How to Lower Car Payment: 5 Strategies to Try

Owning a car can be expensive. Next to your rent or mortgage, your car payment can be one of your largest household expenses.

According to AAA, the average cost of owning and operating a car is $9,666 per year, and even more if you drive further or own a larger vehicle.

Luckily, there are some pretty simple ways to save money on car expenses without requiring a lot of sacrifices. One of the easiest ways is to evaluate your auto financing and see if you can save money by refinancing.

Should You Refinance Your Auto Loan?

On average, a new car costs over $42,000. Unless you have enough cash sitting in your bank account (and few of us do), you will need to finance at least part of that cost.

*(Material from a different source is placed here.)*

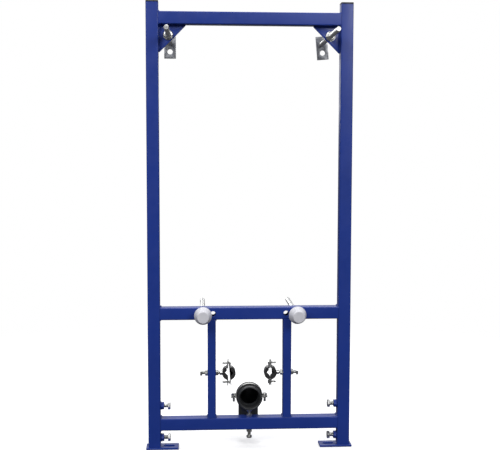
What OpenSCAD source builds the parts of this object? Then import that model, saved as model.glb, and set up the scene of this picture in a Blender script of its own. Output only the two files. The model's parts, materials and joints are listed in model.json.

With interest rates at all-time lows, refinancing your auto loan could save you a significant amount of money, especially if your credit score has recently improved or you originally financed with a high-interest rate.

Even if you think you got a good deal on your borrowing costs, it can pay (literally) to check your refinance options. According to Gravity Lending, their customers save an average $134 per month after refinancing.

5 Ways to Lower Car Payment with Refinancing

If saving money isn’t enough, there can be additional benefits to refinancing your auto loan. Here are five of the biggest ones.

1. Get a Better Interest Rate

Possibly, one of the most common reasons people refinance their auto loan is to get a better interest rate. Over the life of an average car loan, you can end up saving thousands of dollars in interest payments by lowering your interest rate by just a point or two.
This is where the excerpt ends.